Знаменитым предшественником нынешних рынков в Арле, Ниме, Форкалькье была ярмарка в соседнем Бокере, учрежденная в 1217 году в качестве своеобразной компенсации за осаду города во время Крестового похода против альбигойцев. Раймунд VI Тулузский, один из трагических персонажей этой исторической драмы, вынужденный после долгого сопротивления выступить с оружием в руках против собственных подданных, в мае 1216 года окружил Бокер. После трехмесячной осады, 24 августа, город был взят. Спустя год граф издал указ, позволяющий устраивать в Бокере ярмарки, которые быстро приобрели огромную популярность в Европе. Ярмарка начиналась 22 июля, в День святой Магдалины, и продолжалась до полуночи 28 июля. За эти дни на ней успевали побывать десятки, если не сотни тысяч покупающих и продающих, в основном из Испании, Италии, Франции, но также из Туниса, Александрии, Сирии, из Константинополя, греческих городов, Венеции, Португалии. Хватало и экзотических пришельцев из Германии, Польши и России. Достаточно сказать, что еще в XVII веке число участвующих в ярмарке иностранцев превышало 120 тысяч! Покупалось и продавалось все: продукты и услуги, оптом и в розницу. Ярким примером того, каков был размах сделок, может служить, например, продажа производимых в Ниме женских шалей. На ярмарке в 1833 году то есть когда уже начинает меркнуть былое великолепие производители выставили на продажу 324 500 шалей девятнадцати различных типов и размеров: вязаные, набивные, шерстяные, хлопчатобумажные, шелковые, крепдешиновые, кашемировые и прочие. Продано было 236 950 шалей по цене от 2,75 до 50 франков.
Сегодняшний Бокер сонный, позабытый историей провинциальный городок с маленьким речным портом, крепостным замком, над квадратной башней которого целый день кружат прирученные соколы; с несколькими извилистыми улочками, где в тени платанов лениво дремлют средневековые дома, нисколько не напоминает славившегося некогда на весь западный мир центра торгового обмена. Но даже сейчас, после всех изменений, которые время нанесло на историческую карту города, у подножия уже не существующих крепостных стен и башен, на обширной, испещренной перемежающимися бурыми и зелеными пятнами равнине, раскинувшейся по обеим берегам Роны, нетрудно обнаружить былую ярмарочную площадь Рré de Foire[114].

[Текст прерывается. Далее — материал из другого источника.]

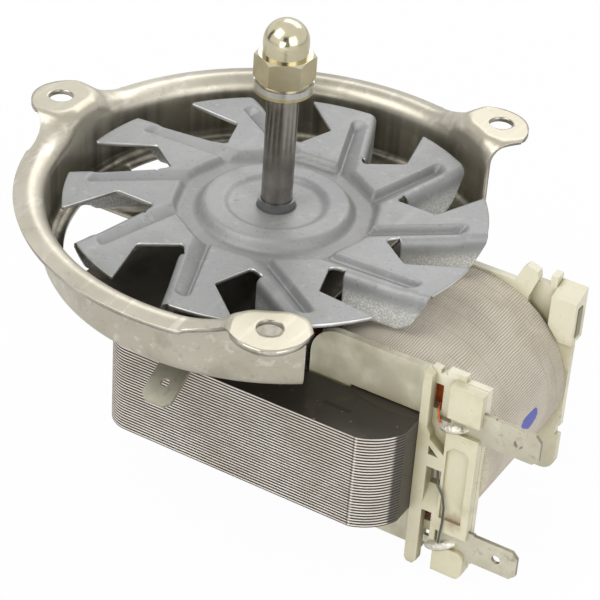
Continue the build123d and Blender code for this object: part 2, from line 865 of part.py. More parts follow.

В Арле субботний рынок заканчивается в час дня. Около торопливо убираемых прилавков завершаются последние сделки; откладываются в сторону остатки непроданных продуктов для бедняков и клошаров; раздаются громкие восклицания, стучат складываемые конструкций: торговцы спешат управиться, пока не началось вторжение армии огромных подметально-уборочных машин с вращающимися щетками и водометами. Стихает говор, звучат последние гитарные аккорды фламенко, сворачивают свои коврики жонглеры и гуттаперчевые акробаты, спускаются с ходулей уличные актеры, музыканты прячут в чехлы из козлиной шкуры провансальские свирели galoubets и костяные палочки для тамбуринов. Но разбуженные однажды эмоции так просто не улягутся. Посетители рынка с полными корзинками или сумками на колесиках перемещаются в бары и на террасы кафе. Ненадолго. Приближается священный час обеда, а за ним непременная сиеста. Город на два часа погружается в летаргический сон, по опустевшим улицам слоняются только обескураженные, ничего не понимающие туристы.
Картина угасающей в полдень дионисийской стихии была бы, однако, неполной, если умолчать о неком ее важном я бы сказал, аполлоническом элементе. А именно: об освященном годами обычае, согласно которому каждую субботу в это время на террасе кафе Malarte собирается человек пять-шесть, а то и пятнадцать своеобразный симпозиум, который, не являясь академическим собранием, больше чем дружеские посиделки с непритязательной болтовней.